But what I really mean is that during the countless hours of training for this marathon.. My running partner and I brought up the next adventure quite a few times. You know what I'm rambling about.

Bungee jumping.
Yikes.
I still can't wrap my head around it.
Me! Jump of a bridge. No way!!
But I did. And as frightened as I might have looked jumping off that red step- boy was it fun!
Pictures soon to come.

So whats next.
Well since I'm trying to catch up on all my adventures I'm sure you already know.
Thailand.

But thats for another time.
SO much to tell.

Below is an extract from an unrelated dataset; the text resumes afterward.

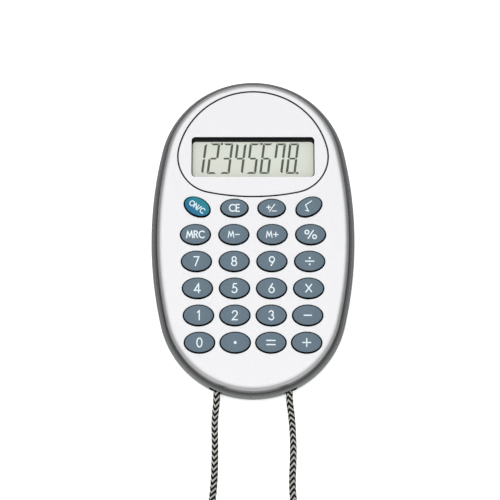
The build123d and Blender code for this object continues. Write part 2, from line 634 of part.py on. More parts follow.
def chip_blob():
    """The resin drop over the bare chip, under the board."""
    ball_r = (CHIP_DROP_R**2 + CHIP_DROP_HEIGHT**2) / (2 * CHIP_DROP_HEIGHT)
    ball = Pos(0, WINDOW_Y, BOARD_FLOOR_Z - CHIP_DROP_HEIGHT + ball_r) * Sphere(ball_r)
    return ball & drum(CHIP_DROP_R, 0, BOARD_FLOOR_Z, y=WINDOW_Y)


def small_parts(size, places):
    """Chip parts of one kind, soldered under the board."""
    width, length, height = size
    return Compound(
        children=[block(width, length, BOARD_FLOOR_Z - height, BOARD_FLOOR_Z, x, y) for x, y in places]
    )


def button_cell():
    """The button cell, its can towards the door."""
    can_top = CELL_Z + CELL_THICKNESS - CELL_CAP_STEP
    can = drum(CELL_R, CELL_Z, can_top, y=CELL_Y)
    can = fillet(can.edges(), CELL_EDGE_R)
    cap_foot = can_top - 2 * CELL_EDGE_R
    return can + drum(CELL_R - CELL_CAP_INSET, cap_foot, CELL_Z + CELL_THICKNESS, y=CELL_Y)


def negative_contact():
    """The leaf between the board and the cell's cap."""
    top = BOARD_FLOOR_Z
    cap = CELL_Z + CELL_THICKNESS
    reach = CELL_R - LEAF_TIP_INSET
    start, end = CELL_Y + CELL_R - LEAF_END_INSET, CELL_Y - reach
    near, far = CELL_Y + LEAF_FLAT, CELL_Y - LEAF_FLAT
    t = CONTACT_THICKNESS
    bend = CELL_Y + reach / 2
    outline = Polyline(
        (start, top), (start, top - t), (bend, top - t), (near, cap), (far, cap),
        (end, top - t), (end, top - t / 3), (far, cap + t), (near, cap + t),
        (bend + t, top), (start, top),
    )  # fmt: skip
    face = Plane.YZ * make_face(outline)
    return extrude(face, amount=CONTACT_WIDTH / 2, both=True)


def positive_contact():
    """The blade that stands in the well's slot against the cell's can, with its foot on the board."""
    low = DOOR_RECESS_Z + CELL_WALL + CLOSE
    foot_low = BOARD_FLOOR_Z - CONTACT_THICKNESS
    blade_x, foot_x = CELL_R + CONTACT_THICKNESS / 2, CELL_R + CONTACT_FOOT / 2
    blade = block(CONTACT_THICKNESS, CONTACT_WIDTH, low, BOARD_FLOOR_Z, blade_x, CELL_Y)
    foot = block(CONTACT_FOOT, CONTACT_WIDTH, foot_low, BOARD_FLOOR_Z, foot_x, CELL_Y)
    return blade + foot


def battery_door():
    """The door over the cell: a plate with a rolled hinge edge, two pins and a sprung latch tongue."""
    roll_r = DOOR_THICKNESS / 2
    plate = RectangleRounded(DOOR_WIDTH, DOOR_LENGTH, DOOR_CORNER_R)
    door = slab(Pos(0, CELL_Y) * plate, DOOR_SINK, DOOR_TOP_Z)
    door -= block(DOOR_WIDTH + 1, 4 * roll_r, -1, FACE_Z, y=HINGE_Y + 2 * roll_r)
    door += Pos(0, HINGE_Y, HINGE_Z) * Rot(0, 90, 0) * Cylinder(roll_r, DOOR_WIDTH)
    door += Pos(0, HINGE_Y, HINGE_Z) * Rot(0, 90, 0) * Cylinder(
        HINGE_PIN_R, DOOR_WIDTH + 2 * HINGE_PIN_LENGTH
    )
    edge_y = CELL_Y - DOOR_LENGTH / 2
    for side in (-1, 1):
        x = side * (LATCH_WIDTH + LATCH_SLIT) / 2
        door -= block(LATCH_SLIT, 2 * LATCH_LENGTH, -1, FACE_Z, x, edge_y)
    bump = Pos(0, edge_y + LATCH_BUMP, HINGE_Z) * Rot(0, 90, 0) * Cylinder(
        2 * LATCH_BUMP, LATCH_BUMP_WIDTH
    )
    return door + bump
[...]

SO little time.
But is that not how it always is??

Till next time,
Peace, love and happiness

My Team

I don't know why it's been taking me so long to talk about my experience.
The memory of that weekend constantly runs through me as though it was yesterday.
I wish it was yesterday.
Six months I've had this collection of people that I grew to know and love.
What am I supposed to do now?
This past week I've been sleeping in- WHAT IS THAT?
It's not something I'm accostomed to and quite frankly I don't like it.
I've enjoyed working toward something- although it was something I wanted to check off my bucket list, it was a something that involved a better cause.

Team in Training changed my life.
Normally I wouldn't wake up at 4am or 5am and drive myself to pasadena if it weren't for these amazing collection of people.
But I did.
And I would do it all over again.
and again.
and probably a few more times:)

This marathon was not just a physical test but a mental test and I pretty much passed. (If there was a cab around mile 22- I MIGHT have taken it)
The overwhelming sense of accomplishment as I passed that finish line was amazing.
Will I ever feel that again? I'm not sure.
But once I collected my thoughts and my feelings in my toes started to come back- I was almost upset.
I thought, when I crossed the starting line, that once i finished I'd be a cry baby. But I was upset.
The fact that it was over really made me angry.
I didn't want it to end. Correction- I wanted the marathon to end at mile 20.
What I didn't want to end is the training...
The sound of my alarm clock scaring me awake at 5am.
The sweat making my eyes sting.
The enjoyable 25 minutes in the ice bath.
The weekly coaches shout outs.
The "rock talks"
The oohs and aahhs as I woke up the days after the long runs.
The silk chocolate milk.
The friendships I've made.
The over all sense of hope and love I felt.

What an experience.
If you want something to change your life.
DO a century ride,
a triatholon,
a hike,
a half marathon,
or like me a full marathon... and do it with team in training.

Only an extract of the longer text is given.